- Instructions to follow -
Output, word for word, every line from the start of the listing down to and including the line that contains "from FreeCAD import"; include nothing else.
◇ ◇ ◇ ◇ ◇ ◇ ◇
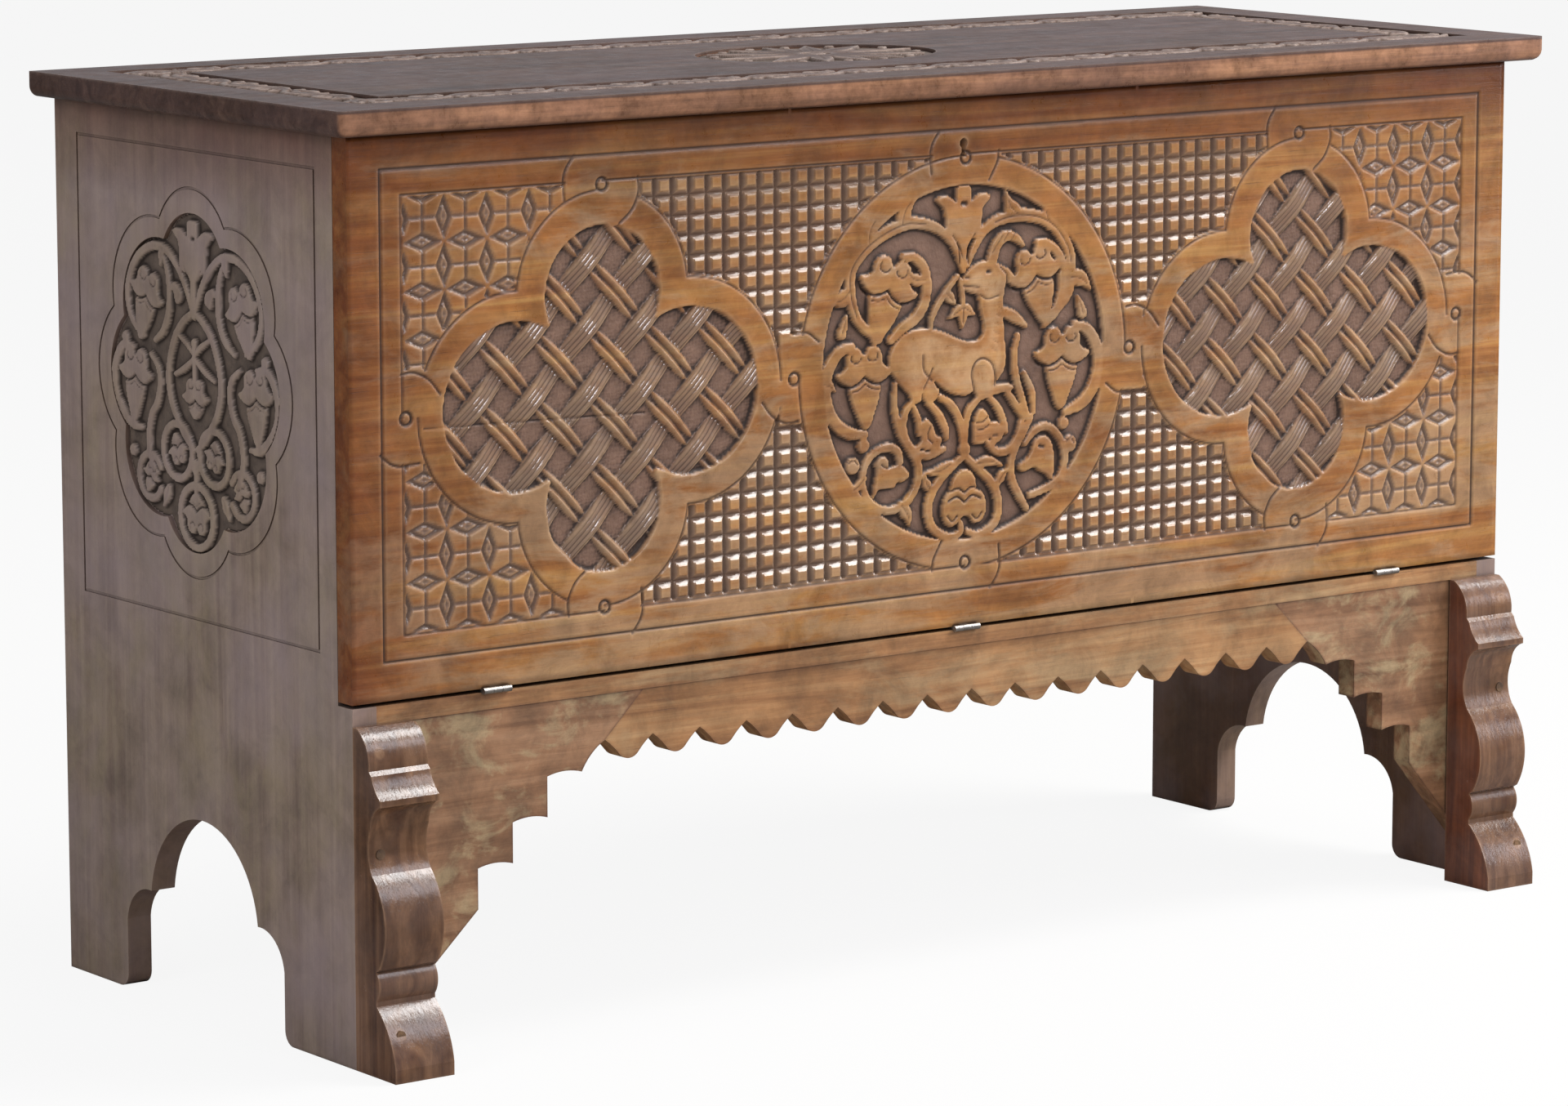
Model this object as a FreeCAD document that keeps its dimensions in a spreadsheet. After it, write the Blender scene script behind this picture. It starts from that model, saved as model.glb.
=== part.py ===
import FreeCAD, Part
import math
import os
import types
from FreeCAD import Placement, Rotation, Vector

# Driving sizes, in millimetres and degrees
SIZES = {
    # the case
    "BodyWidth": 1200,
    "BodyDepth": 440,
    "BodyHeight": 727,
    "SideThickness": 22,
    "BackThickness": 18,
    "FloorThickness": 14,
    "FloorTop": 285,
    "CleatSize": 20,
    "RailHeight": 30,
    # the arch cut in each side board
    "ArchShift": 5,
    "ArchHalfSpan": 82,
    "ArchSpring": 88,
    "ArchCrown": 160,
    "CoveReach": 39,
    "CoveDrop": 30,
    "ToeRadius": 12,
    # the eight-lobed recess on each side board
    "LobesShift": 8,
    "LobesRise": 7,
    "LobesHalfHeight": 136,
    "RecessDepth": 4,
    "LobeLineHalfHeight": 157,
    # the scored lines round the side's carving
    "SideLine": 2.5,
    "SideLineDepth": 1.2,
    "SideLineFromFront": 45,
    "SideLineFromBack": 34,
    "SideLineFromFloor": 37.6,
    "SideLineFromTop": 27,
    # the sawn apron under the floor
    "ApronThickness": 20,
    "ApronSet": 1.5,
    "SawShift": 9,
    "WingRun": 206.8,
    "ToothDepth": 17.5,
    "ApexDrop": 37.5,
    "JointRun": 38,
    "StepStart": 22.5,
    "StepDrop": 23,
    "StepWidth": 33.2,
    "StepRise": 32.8,
    "StepCove": 2.5,
    "BraceFoot": 25,
    # the shaped brackets on the front feet
    "BracketWidth": 54,
    "FootReach": 56,
    "PegRadius": 4,
    "PegDepth": 30,
    # the lid
    "LidThickness": 21,
    "LidSideOverhang": 23,
    "LidFrontOverhang": 26,
    "LidSeat": 0.3,
    "LidNose": 9,
    "LidCorner": 6,
    "BattenWidth": 45,
    "BattenThickness": 18,
    "BattenMargin": 270,
    "BattenSetIn": 60,
    # the sunk border and rosette on the lid
    "LidSinkDepth": 3,
    "LidBorderFromFront": 20,
    "LidBorderFromBack": 40,
    "LidBorderFromEnd": 25,
    "LidBorderWidth": 50,
    "RosetteHalfLength": 110,
    "RosetteHalfDepth": 85,
    "RosetteShift": 15,
    # the fall front
    "DoorThickness": 20,
    "DoorGap": 3,
    "DoorTopGap": 1.5,
    "DoorSeat": 0.5,
    "FoilShift": 3.5,
    "FoilHalfWidth": 151,
    "FoilHalfHeight": 136,
    "FoilCuspAcross": 55.5,
    "FoilCuspRise": 61.8,
    "MedallionRadius": 147.4,
    # the straps woven across the quatrefoils and the beast and stems of the medallion
    "WeavePitch": 37,
    "RibWidth": 14.4,
    "StrapWidth": 16.8,
    "CarvingDrop": 0.8,
    "StemWidth": 9,
    "FrameFromEnd": 28.5,
    "FrameFromFoot": 29,
    "FrameFromTop": 24.5,
    "FrameLine": 3,
    "FrameLineDepth": 1.5,
    "KeyholePlace": -3.4,
    "KeyholeFromTop": 37.5,
    "KeyholeRadius": 3.5,
    "KeyholeDrop": 10,
    "KeyholeSlot": 3,
    # small butt hinges under the fall front
    "FrontHingeFromEnd": 132,
    "FrontHingeLength": 26,
    "FrontLeafDepth": 18,
    "FrontLeafThickness": 1.2,
    "FrontKnuckle": 2.6,
    "FrontPin": 1.2,
    "KnuckleStandOff": 0.2,
    "KnuckleGap": 0.3,
    "PinPlay": 0.06,
    # butt hinges on the back of the lid
    "LidHingeFromEnd": 190,
    "LidHingeLength": 60,
    "LidLeafHeight": 17,
    "BackLeafHeight": 30,
    "LidLeafThickness": 1.5,
    "LidKnuckle": 3.4,
    "LidPin": 1.6,
    # screws
    "ScrewHead": 2.8,
    "ScrewShank": 1.5,
    "FloorScrewLength": 10,
    "DoorScrewLength": 16,
    "LidScrewLength": 14,
    "LockScrewLength": 10,
    # the slotted stays
    "StayRadius": 180,
    "StayPivotSet": 10,
    "StayPinSet": 86,
    "StayWidth": 16,
    "StayThickness": 3,
    "StayStandOff": 1.8,
    "StayPlay": 0.3,
    "StayPin": 3,
    "StayHead": 6,
    "StayHeadHeight": 2,
    "StayFlange": 9,
    "EarThickness": 2,
    "EarHalfHeight": 14,
    "EarPlateWidth": 24,
    # the lock
    "LockPlateWidth": 90,
    "LockPlateHeight": 64,
    "LockSheet": 1.5,
    "LockCaseWidth": 66,
    "LockCaseDepth": 11.5,
    "LockCaseHeight": 61,
    "HookPlace": -14,
    "HookRise": 11.5,
    "HookOuter": 24,
    "HookInner": 18,
    "HookHub": 5,
    "HookPivot": 2,
    "HookSet": 4.5,
    "HookThickness": 3,
    "HookPlay": 0.6,
    "HookRestAngle": -50,
    "HookSweepAngle": 70,
    "HookArmAngle": 16,
    "StrikeThickness": 2,
    "StrikeHalfLength": 30,
    "StrikeWidth": 14,
    "MortiseDepth": 12,
}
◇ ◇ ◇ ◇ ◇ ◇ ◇
- Task answer -
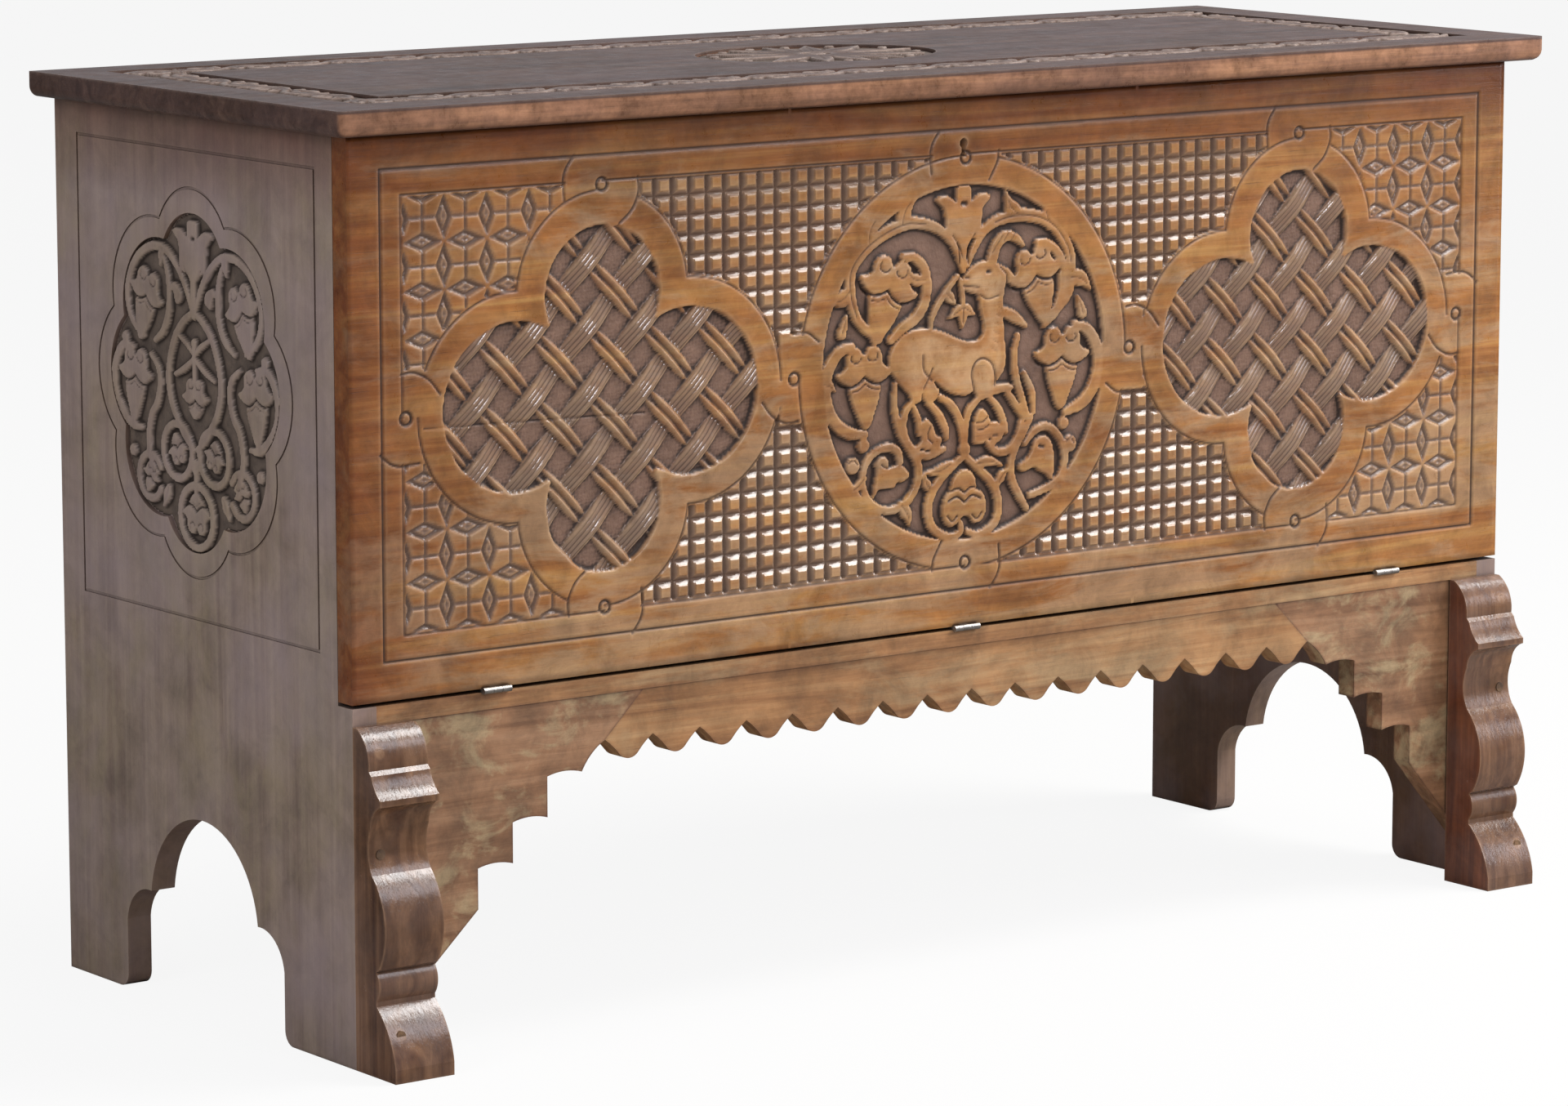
Model this object as a FreeCAD document that keeps its dimensions in a spreadsheet. After it, write the Blender scene script behind this picture. It starts from that model, saved as model.glb.
=== part.py ===
import FreeCAD, Part
import math
import os
import types
from FreeCAD import Placement, Rotation, Vector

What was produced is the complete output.